To add insult to injury, in addition to climbing around 140 feet in mile 7, you also have to weave around 5K walkers coming into the finish.  To my relief, both the hill and blockage of 5K masses were much easier than last year.  I'd been fearing the hill the entire race, but it really didn't seem that bad this time!  As for the walkers, aside from the one who hit me with his hand when turning and pointing something out to his friend (he did apologize), it wasn't terrible but I did have to run wide.  In the final 1.5 miles, I could tell that I was a bit weak from being sick, but I felt like I had my position locked in and that if another woman came up to challenge for the place, I could kick it up a gear and keep my lead.

I kicked in the final half mile into the wind, and saw the clock ticking just over 47:00 (my official gun time was 47:03 and chip time 47:02, so the big clock was slightly off).  The announcer said my name (my dad's video of my finish is here), but not my place, so I still didn't know how I'd fared for overall placing.  As I walked through the chute I saw a fast-looking woman wearing buns to the side, and then I knew I'd been 3rd, which my parents soon confirmed.  Kim won with more strength than the woman in buns in the uphill mile.  Tara came in 4th after me, and my friend Michelle was 5th.  I was satisfied with my place because it was the best I could have done in that field (1st and 2nd ran 5:45-5:48 pace, and results can be found here).  Michelle and I then took off for a 5.5 mile cool-down, giving me 15.3 hilly miles for the day.
The elevation chart has to be shown with my splits for this one!  Miles 4 and 7 have a lot of climbing, mile 6 has a lot of downhill, and the others kind of even out as far as ups and downs.  This is not an easy course and I expected erratic splits!  My pleasant surprise of the day was that my final 2.5 miles were about the same pace as I ran last year, with my uphill mile 7 being faster this year.  I worked much harder in this race last year due to the competition situation, and my overall time was about 45 seconds slower this time around, but I had a strong finish without having to kill myself this time.

I'm happy with how it all panned out, and glad I decided to race this.  I have been struggling in various ways lately, and I was so thankful to be able to get out there and run, and to want to get out there and race!  Right now I don't think that this training cycle is going to be my best, but I will do what I can, and God-willing there will be another in the fall that builds off of this one.  Any day I passionately want to get out there and compete is a blessing, no matter how I finish.

It's a marathon not a sprint anyway, right?


  1. I love your dad’s videos!

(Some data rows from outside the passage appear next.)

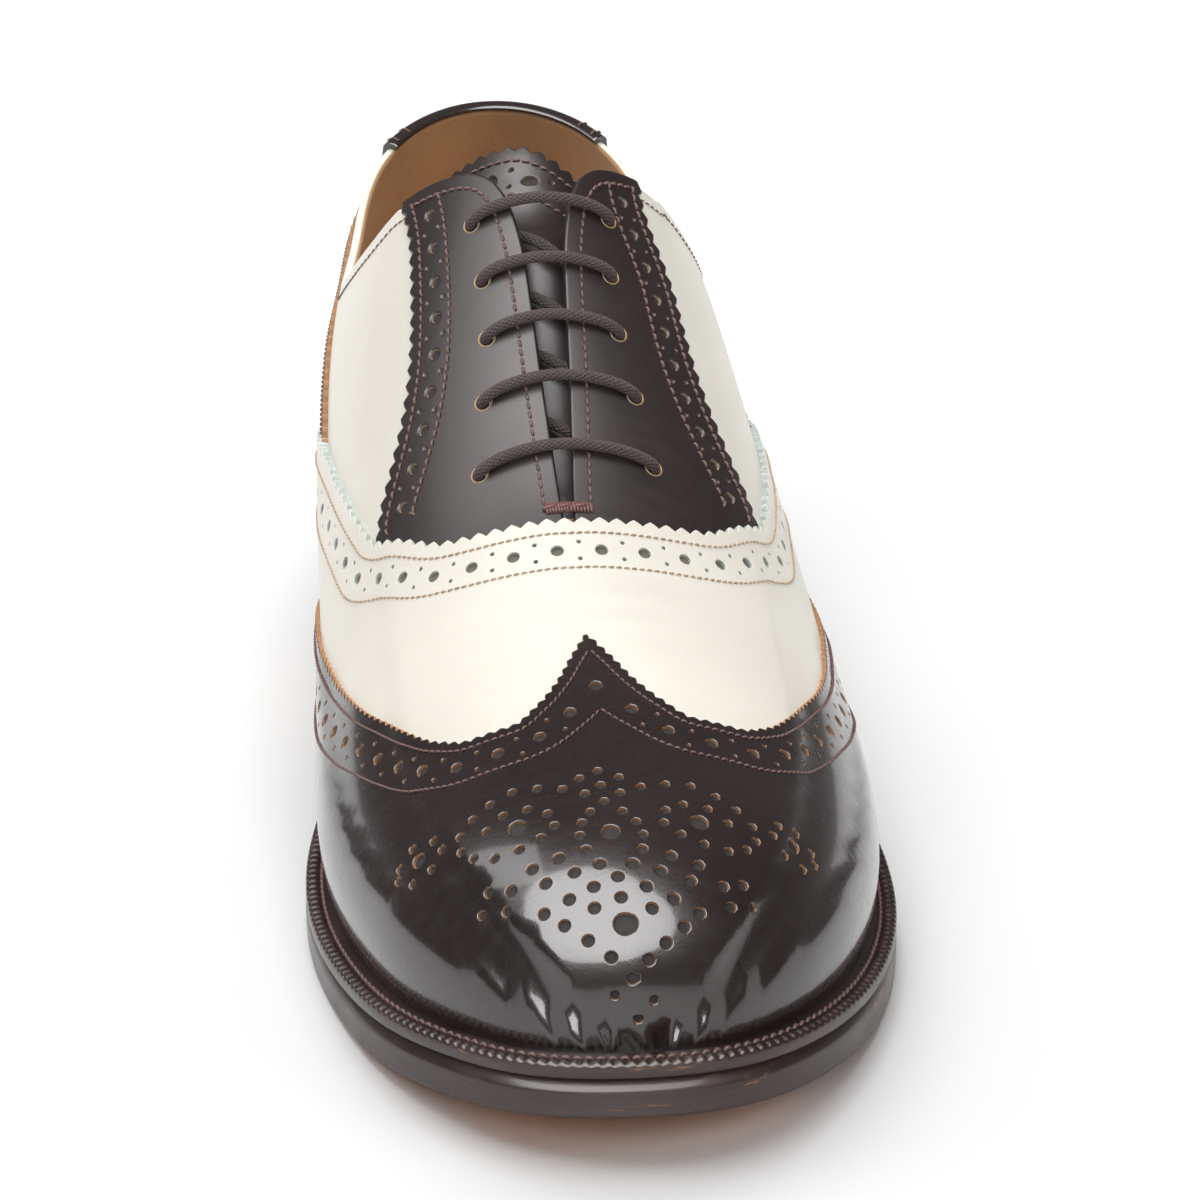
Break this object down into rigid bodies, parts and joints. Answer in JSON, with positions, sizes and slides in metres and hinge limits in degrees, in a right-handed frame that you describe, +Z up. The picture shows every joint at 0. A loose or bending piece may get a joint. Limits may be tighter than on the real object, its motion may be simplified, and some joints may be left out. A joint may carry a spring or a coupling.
{
  "type": "spectator shoe",
  "caption": "Low laced leather dress shoe with a hollow lasted upper, dark wing cap, facings and counter on cream panels, welted leather sole and stacked heel.",
  "frame": {"origin": "middle of the heel's tread, on the floor", "axes": "+Z up; the toe points to -Y; +X is the outer (little toe) side of the left foot"},
  "size_m": [0.1112, 0.2996, 0.1229],
  "materials": {
    "cream_leather": "smooth calf, satin",
    "dark_leather": "polished calf, glossy",
    "sole_leather": "burnished edge, glossy",
    "lining_leather": "natural lining leather, matt",
    "lace_cord": "round waxed cotton, matt",
    "heel_rubber": "matt"
  },
  "bodies": {
    "root": {"upper": "cream_leather", "vamp": "cream_leather", "wing_cap": "dark_leather", "facing_outer": "dark_leather", "facing_inner": "dark_leather", "counter": "dark_leather", "tongue": "dark_leather", "lace": "lace_cord", "insole": "lining_leather", "welt": "sole_leather", "outsole": "sole_leather", "heel_lift_1": "sole_leather", "heel_lift_2": "sole_leather", "heel_lift_3": "sole_leather", "heel_top_piece": "heel_rubber"}
  },
  "joints": []
}
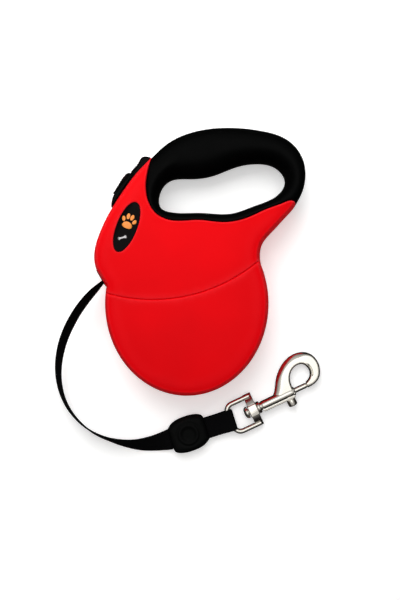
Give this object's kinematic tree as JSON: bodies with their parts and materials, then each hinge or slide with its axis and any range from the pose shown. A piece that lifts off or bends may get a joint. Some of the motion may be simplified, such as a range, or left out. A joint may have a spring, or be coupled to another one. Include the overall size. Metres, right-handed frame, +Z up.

Anytime I’m waffling on a race, I pretty much always end up doing it unless someone has a really good reason why I shouldn’t and talks me out of it (like when I had food poisoning the night before a 5k and Ty talked me out of it).

    1. I'm glad Ty talked you out of that one because a 5K after food poisoning sounds horrible! I tend to end up doing them as well, but I've had a few that I wavered on end up not going well (Houston and Dam to Dam being the big ones in that category) so I began thinking that if I wasn't sure that maybe I shouldn't run them. I wouldn't have made a special trip for this one, but in the end I found I couldn't leave KC without running it!

  2. I'm starting to get a real itch to race again. After I start running again, of course.

    1. You can always make a local 5K your first run back, right?